The better test is simple: what does the laptop do when you’re not thinking about it? Does it open quickly and get out of the way? Does it stay comfortable after an hour of typing? Can you carry it across town or through an airport without feeling like you packed a small appliance? Does it behave the same way on battery as it does at your desk, or does unplugged mode turn it into a moody guest? Those are the details that decide whether a machine feels like a tool or a chore.

For keyboard-heavy work, the payoff shows up in tiny ways. You paste fewer things because the keyboard feels right and the screen is easy to read. You move through drafts faster because your posture isn’t fighting the hardware. You spend less time repeating the same motions, whether that’s hunting for the brightness slider, reopening a sluggish app, or rewriting the same reply for the fifth time. A calm machine leaves more room for actual thinking.

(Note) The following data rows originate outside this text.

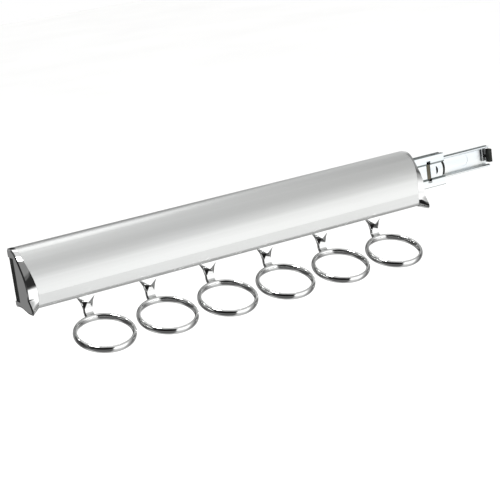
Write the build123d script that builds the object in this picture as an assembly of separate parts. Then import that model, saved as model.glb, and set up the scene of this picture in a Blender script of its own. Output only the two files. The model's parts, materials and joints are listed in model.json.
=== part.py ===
from build123d import *
import os

# Pull-out ring rack for a wardrobe: an aluminium cover on a full-extension ball slide, with six chrome rings.
#
# Frame, in millimetres: X runs along the rack, -X is the way it pulls out. +Y points into the wall that
# carries it, so the rack stands out towards -Y. +Z is up. The origin is midway between the two wall screw
# holes, on the wall face. The rack is modelled partly pulled out; every member of the slide is placed from
# its own stroke.

# ---------------------------------------------------------------- driving dimensions
RAIL_LENGTH = 350.0          # wall rail
CARRIAGE_RAIL_LENGTH = 349.0
MIDDLE_RAIL_LENGTH = 343.0
SCREW_SPACING = 224.0        # wall screw holes, seven steps of 32
REAR_HOLE_INSET = 58.4       # last screw hole to the wall rail's rear end
STAGE_ONE_OUT = 51.2         # how far the middle rail's rear end stands inside the wall rail's rear end
STAGE_TWO_OUT = 40.7         # how far the carriage rail's rear end stands inside the middle rail's
STAGE_ONE_LEFT = 130.0       # travel left before the first stage is fully out

RING_COUNT = 6
RING_PITCH = 52.0
RING_OUTER_RADIUS = 23.4
RING_BAND = 3.3              # radial thickness of the ring's oval section
RING_HEIGHT = 5.5            # height of the section along the ring's axis
RING_DROOP = 19.5            # the ring's plane falls this much towards the front, in degrees
RING_CENTRE_Y = -45.0
RING_CENTRE_Z = -46.5

SHEET = 1.1                  # rolled steel of the two moving rails
WALL_SHEET = 1.2             # rolled steel of the wall rail
BALL_RADIUS = 1.5
BALL_DEPTH = 4.2             # ball centres, measured out from the wall
INNER_BALL_Z = 9.6           # between wall rail and middle rail
OUTER_BALL_Z = 14.3          # between middle rail and carriage rail
GROOVE_RADIUS = 1.55
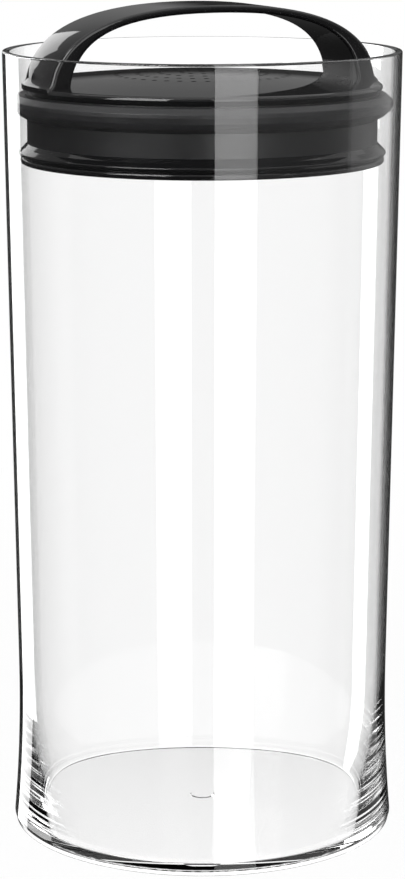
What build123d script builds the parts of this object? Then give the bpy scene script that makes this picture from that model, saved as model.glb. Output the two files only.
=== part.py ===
from build123d import *
import os

os.makedirs("parts", exist_ok=True)

# Millimetres. The origin is the centre of the base, +Z points up and the handle spans X.
# A clear canister holds a plunger lid: the lid slides down the bore, lets air out through a
# one-way flap, and a lift of the handle opens a plug that lets the air back in.

# Clear canister, narrowing to a waist above a flared, thick base
rim_radius = 60.0
canister_height = 240.0
canister_wall = 2.1
rim_rounding = 0.6
waist_taper = 2.55
waist_height = 50.0
flare_width = 1.85
flare_height = 2.1
foot_inset = 0.4
foot_height = 1.7
foot_rounding = 0.5
stand_ring_width = 4.8
base_recess = 0.5
floor_level = 2.3
foot_wall = 6.0
bore_turn_height = 40.0
floor_fillet = 0.5
gate_radius = 3.6
gate_depth = 0.3
waist_radius = rim_radius - waist_taper
flare_radius = waist_radius + flare_width
foot_radius = flare_radius - foot_inset
bore_foot_radius = foot_radius - foot_wall
wall_lean_share = waist_taper / (canister_height - waist_height)
bore_turn_radius = waist_radius - canister_wall - wall_lean_share * (waist_height - bore_turn_height)
mouth_radius = rim_radius - canister_wall

# Clearances and the one overrun that every cut uses
snug_gap = 0.05
running_gap = 0.06
loose_gap = 0.3
overrun = 1.0

# Cap: the slightly domed plate, its bullnose ring and the arched handle, moulded in one
cap_drop = 9.6
cap_gap = 3.6
cap_plate = 2.2
cap_dome = 2.9
ring_depth = 2.7
ring_nose_height = 1.5
ring_top_round = 1.2
ring_under_inset = 1.0
ring_seat_width = 1.5
skirt_wall = 1.8
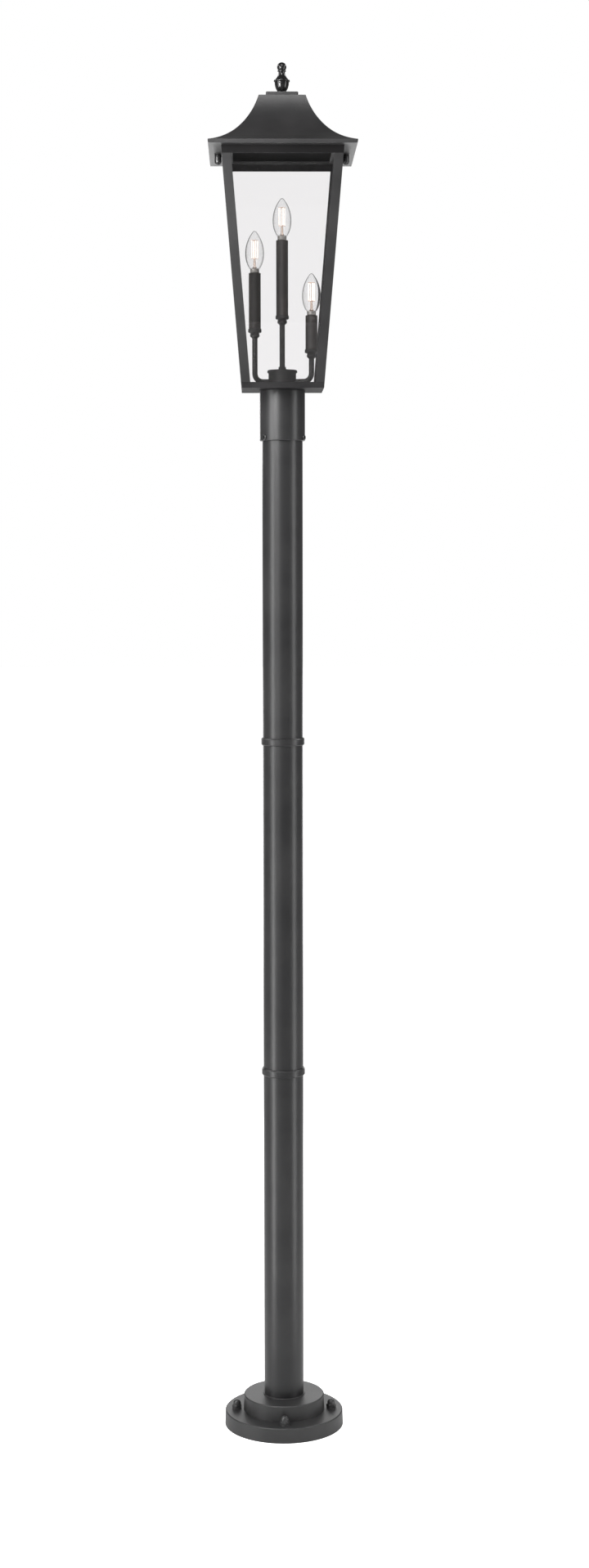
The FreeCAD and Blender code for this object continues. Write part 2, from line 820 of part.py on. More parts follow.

That’s the part people often miss when they compare laptops by chip names and benchmark scores. Faster silicon helps, sure. So does memory, storage, and all the usual numbers. But if the screen strains your eyes, the chassis feels awkward in a bag, or the battery drops off a cliff after lunch, the machine still gets in the way. Real comfort is broader than speed.

So the practical rule is this: judge a laptop by whether it reduces interruptions. Open it, type on it, carry it, unplug it, and see if it disappears into the day. If it does, the work tends to feel calmer, more continuous, and a little less like you’re wrestling the hardware before you even get to your inbox.